start MATERIAL

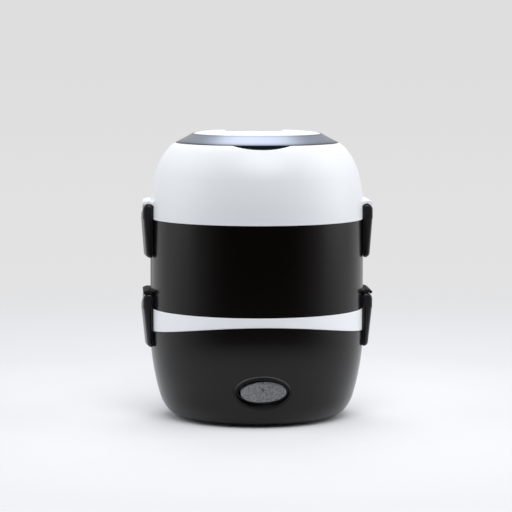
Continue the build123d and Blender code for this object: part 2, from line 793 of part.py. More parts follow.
with BuildPart() as lid_cavity:
    with BuildSketch(Plane.XZ):
        make_face(dome_outline(wall, z_high))
        with Locations((0, z_recess - wall)):
            Rectangle(4 * body_radius, 4 * wall, align=(Align.CENTER, Align.MIN), mode=Mode.SUBTRACT)
        with BuildLine():
            Polyline(
                (rim_inner, z_high),
                (body_radius, z_high),
                (body_radius, z_high + rim_height),
                (rim_inner, z_high + rim_height),
                close=True,
            )
        make_face(mode=Mode.SUBTRACT)
    revolve(axis=Axis.Z)
    with Locations(scoop_centre):
        Sphere(scoop_radius + wall, mode=Mode.SUBTRACT)

lid_hoods = hinge_hoods(z_high)
lid_pockets = hinge_pockets(z_high)
lid_lugs = hinge_lugs(z_high)

with BuildPart() as lid_shell:
    with BuildSketch(Plane.XZ):
        make_face(dome_outline(0, z_high))
    revolve(axis=Axis.Z)
    with BuildSketch(Plane.XY.offset(z_recess)):
        Circle(ring_outer + ring_gap)
    extrude(amount=ring_rise + crown_rise + 2 * wall, mode=Mode.SUBTRACT)
    with Locations(scoop_centre):
        Sphere(scoop_radius, mode=Mode.SUBTRACT)
    with BuildSketch(Plane.XY.offset(z_recess - wall)):
        Circle(crown_radius + ring_gap)
    extrude(amount=wall)
    add(lid_hoods)
    add(lid_cavity.part, mode=Mode.SUBTRACT)
    add(lid_pockets, mode=Mode.SUBTRACT)
    add(lid_lugs)
    with BuildSketch(Plane.XY.offset(z_recess - wall)):
        Circle(vent_radius)
        with PolarLocations(crown_screw_circle, 3, start_angle=90):
            Circle(screw_radius + 0.2)
    extrude(amount=wall, mode=Mode.SUBTRACT)
lid_shell.part.label = "lid_shell"
export_step(lid_shell.part, "parts/lid_shell.step")

# Inner dome that keeps the condensed steam off the outer lid.
with BuildPart() as lid_liner:
    with BuildSketch(Plane.XZ):
        make_face(dome_outline(liner_inset, z_high))
        with Locations((0, z_liner_top)):
            Rectangle(4 * body_radius, body_radius, align=(Align.CENTER, Align.MIN), mode=Mode.SUBTRACT)
        with Locations((0, z_high + 2 * lip_height)):
            Rectangle(4 * body_radius, body_radius, align=(Align.CENTER, Align.MAX), mode=Mode.SUBTRACT)
    revolve(axis=Axis.Z)
    with BuildSketch(Plane.XZ):
        make_face(dome_outline(liner_inset + liner_wall, z_high))
        with Locations((0, z_liner_top - liner_wall)):
            Rectangle(4 * body_radius, body_radius, align=(Align.CENTER, Align.MIN), mode=Mode.SUBTRACT)
    revolve(axis=Axis.Z, mode=Mode.SUBTRACT)
    with BuildSketch(Plane.XY.offset(z_liner_top - 2 * liner_wall)):
        Circle(vent_radius)
    extrude(amount=3 * liner_wall, mode=Mode.SUBTRACT)
lid_liner.part.label = "lid_liner"
export_step(lid_liner.part, "parts/lid_liner.step")

# Silicone ring in the lid that seals on the middle liner's lip.
with BuildPart() as lid_gasket:
    with BuildSketch(Plane.XY.offset(z_high + lip_height + fit_gap)):
        Circle(lip_outer)
        Circle(lip_inner - 1.5, mode=Mode.SUBTRACT)
    extrude(amount=lip_height - 2 * fit_gap)
lid_gasket.part.label = "lid_gasket"
export_step(lid_gasket.part, "parts/lid_gasket.step")

# White crown inside the ring: sloped shoulders, a channel across it, steam holes and three bosses.
crown_wall = 2.2
crown_edge_round = 0.6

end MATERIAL

** WRITTEN PROBLEM **
Repeat, exactly and only, the lines from the beginning of the material through the line that contains "lid_lugs = hinge_lugs(z_high)".

** OUTPUT FOR THIS EXERCISE **
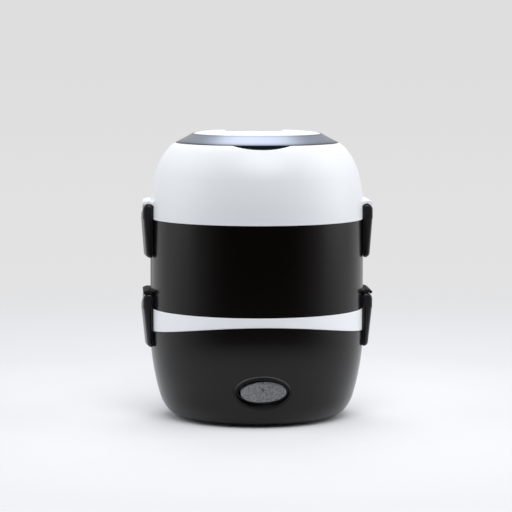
Continue the build123d and Blender code for this object: part 2, from line 793 of part.py. More parts follow.
with BuildPart() as lid_cavity:
    with BuildSketch(Plane.XZ):
        make_face(dome_outline(wall, z_high))
        with Locations((0, z_recess - wall)):
            Rectangle(4 * body_radius, 4 * wall, align=(Align.CENTER, Align.MIN), mode=Mode.SUBTRACT)
        with BuildLine():
            Polyline(
                (rim_inner, z_high),
                (body_radius, z_high),
                (body_radius, z_high + rim_height),
                (rim_inner, z_high + rim_height),
                close=True,
            )
        make_face(mode=Mode.SUBTRACT)
    revolve(axis=Axis.Z)
    with Locations(scoop_centre):
        Sphere(scoop_radius + wall, mode=Mode.SUBTRACT)

lid_hoods = hinge_hoods(z_high)
lid_pockets = hinge_pockets(z_high)
lid_lugs = hinge_lugs(z_high)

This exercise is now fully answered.